L’âme en peine demeure liée, par un décret occulte, à un objet ou à un lieu. Un mot ou une seule pensée peut la délivrer. Une informatrice nous raconte qu’à chaque fois qu’elle servait de la soupe aux choux, « on » frappait trois coups sous la table. Elle se souvient de s’être fait voler des choux plusieurs années auparavant ; elle fit un rapprochement entre cet incident et la mort d’un de ses voisins et put enfin, en réentendant les trois coups dire : « Va, les choux, je te les donne ». […]

La Mort joue aussi son rôle. Par prémonition, par des songes ou par des signes, la Mort annonce sa venue. Un chien hurle à la lune, une boule de feu roule dans le ciel ou sur la terre, un oiseau s’assomme contre une vitre, etc. L’indication se précise quand le décédé est sur « les planches ». La Mort se sert de lui pour signaler qu’elle reviendra frapper la même famille : le défunt « raidira » en allongeant une jambe plus que l’autre, un cierge tombera pendant le service religieux.

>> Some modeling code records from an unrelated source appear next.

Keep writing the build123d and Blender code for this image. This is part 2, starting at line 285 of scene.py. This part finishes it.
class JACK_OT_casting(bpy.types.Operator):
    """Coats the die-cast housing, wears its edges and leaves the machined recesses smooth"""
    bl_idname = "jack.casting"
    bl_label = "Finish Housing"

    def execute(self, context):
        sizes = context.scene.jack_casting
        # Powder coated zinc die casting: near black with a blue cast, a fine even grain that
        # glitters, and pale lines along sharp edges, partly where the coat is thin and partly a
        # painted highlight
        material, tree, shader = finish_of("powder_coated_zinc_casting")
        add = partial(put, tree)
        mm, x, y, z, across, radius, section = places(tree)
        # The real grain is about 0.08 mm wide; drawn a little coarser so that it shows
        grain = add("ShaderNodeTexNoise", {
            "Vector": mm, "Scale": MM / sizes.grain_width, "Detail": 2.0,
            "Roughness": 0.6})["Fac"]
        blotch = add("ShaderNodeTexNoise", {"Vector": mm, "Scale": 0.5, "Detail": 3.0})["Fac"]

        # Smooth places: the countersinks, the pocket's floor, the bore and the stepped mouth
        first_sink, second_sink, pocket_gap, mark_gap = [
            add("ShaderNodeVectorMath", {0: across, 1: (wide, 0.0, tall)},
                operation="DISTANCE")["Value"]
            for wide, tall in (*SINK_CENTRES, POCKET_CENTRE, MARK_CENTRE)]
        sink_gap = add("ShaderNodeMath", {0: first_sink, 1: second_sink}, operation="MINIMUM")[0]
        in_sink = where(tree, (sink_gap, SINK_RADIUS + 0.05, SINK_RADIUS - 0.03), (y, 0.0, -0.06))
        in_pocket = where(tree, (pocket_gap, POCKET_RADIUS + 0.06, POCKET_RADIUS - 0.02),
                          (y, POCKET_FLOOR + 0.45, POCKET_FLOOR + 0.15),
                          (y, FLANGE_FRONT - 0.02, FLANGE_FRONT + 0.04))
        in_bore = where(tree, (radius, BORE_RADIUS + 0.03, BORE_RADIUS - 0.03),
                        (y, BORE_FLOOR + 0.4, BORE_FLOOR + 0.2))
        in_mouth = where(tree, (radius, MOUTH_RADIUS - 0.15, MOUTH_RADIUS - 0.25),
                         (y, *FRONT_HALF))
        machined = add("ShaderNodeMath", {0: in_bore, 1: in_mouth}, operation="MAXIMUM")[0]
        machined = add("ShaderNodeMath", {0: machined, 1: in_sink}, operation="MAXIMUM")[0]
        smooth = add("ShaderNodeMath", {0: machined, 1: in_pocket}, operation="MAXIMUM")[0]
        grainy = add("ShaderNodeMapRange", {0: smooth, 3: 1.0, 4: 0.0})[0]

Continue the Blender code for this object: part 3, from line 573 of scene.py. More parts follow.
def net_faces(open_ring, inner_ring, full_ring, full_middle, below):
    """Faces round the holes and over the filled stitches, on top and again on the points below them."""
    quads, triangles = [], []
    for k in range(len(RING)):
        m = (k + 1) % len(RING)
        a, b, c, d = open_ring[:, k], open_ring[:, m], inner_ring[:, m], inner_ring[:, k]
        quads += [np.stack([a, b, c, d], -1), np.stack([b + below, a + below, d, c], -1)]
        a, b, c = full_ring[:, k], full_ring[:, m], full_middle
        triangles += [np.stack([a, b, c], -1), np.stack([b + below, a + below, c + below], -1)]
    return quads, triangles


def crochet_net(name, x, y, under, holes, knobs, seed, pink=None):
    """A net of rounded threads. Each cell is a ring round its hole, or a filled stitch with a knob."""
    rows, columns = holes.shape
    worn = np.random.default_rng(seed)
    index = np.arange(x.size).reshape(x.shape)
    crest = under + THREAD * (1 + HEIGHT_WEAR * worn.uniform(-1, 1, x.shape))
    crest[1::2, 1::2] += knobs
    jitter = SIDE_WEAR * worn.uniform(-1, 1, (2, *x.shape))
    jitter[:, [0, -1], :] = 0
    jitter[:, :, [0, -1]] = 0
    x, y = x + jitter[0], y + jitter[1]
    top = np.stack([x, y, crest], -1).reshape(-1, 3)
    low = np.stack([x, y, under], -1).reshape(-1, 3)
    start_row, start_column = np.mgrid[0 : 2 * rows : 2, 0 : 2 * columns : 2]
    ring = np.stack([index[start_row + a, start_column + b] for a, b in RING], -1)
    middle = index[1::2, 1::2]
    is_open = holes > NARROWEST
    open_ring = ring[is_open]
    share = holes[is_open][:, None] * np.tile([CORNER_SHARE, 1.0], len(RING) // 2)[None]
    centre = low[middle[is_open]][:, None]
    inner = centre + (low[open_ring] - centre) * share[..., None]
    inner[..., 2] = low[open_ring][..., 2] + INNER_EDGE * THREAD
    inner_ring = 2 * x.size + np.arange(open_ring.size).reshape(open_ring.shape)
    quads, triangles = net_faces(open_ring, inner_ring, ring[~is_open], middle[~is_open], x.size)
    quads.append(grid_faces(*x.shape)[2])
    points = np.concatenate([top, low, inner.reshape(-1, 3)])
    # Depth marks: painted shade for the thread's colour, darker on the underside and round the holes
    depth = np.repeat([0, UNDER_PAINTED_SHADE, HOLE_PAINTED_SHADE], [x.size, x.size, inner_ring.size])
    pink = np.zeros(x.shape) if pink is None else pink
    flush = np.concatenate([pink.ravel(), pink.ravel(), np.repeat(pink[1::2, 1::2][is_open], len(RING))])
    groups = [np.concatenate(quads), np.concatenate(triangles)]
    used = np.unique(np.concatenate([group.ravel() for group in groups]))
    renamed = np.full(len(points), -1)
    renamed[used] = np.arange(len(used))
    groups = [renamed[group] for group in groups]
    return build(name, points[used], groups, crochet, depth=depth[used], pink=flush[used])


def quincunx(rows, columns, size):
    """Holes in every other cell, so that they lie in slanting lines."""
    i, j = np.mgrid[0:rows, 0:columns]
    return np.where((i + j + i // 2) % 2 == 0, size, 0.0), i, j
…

Deux morts « exposés » le même dimanche en appellent un troisième dans la semaine suivante. « La Mort est dans la place » entendons-nous dire encore fréquemment. Une anxiété profonde s’empare alors de la communauté. Chacun s’interroge, se demandant s’il a satisfait à ses obligations vis-à-vis les défunts.

Cette contribution personnelle d’un  vivant au salut éternel de ses parents le projette d’une façon anticipée dans un monde supra-terrestre. Si nous ajoutons à ce rôle celui de la Mort personnalisée qui s’approche ou s’éloigne, nous sommes peut-être en face d’une façon saine de conjurer cette angoisse qu’il est normal de ressentir devant la fatalité de sa propre mort.

 

Madeleine Ferron et Robert Cliche, Quand le Peuple fait la loi. La loi populaire à Saint-Joseph de Beauce, Montréal, Éditions Hurtubise HMH Ltée, 1972, p. 47-54.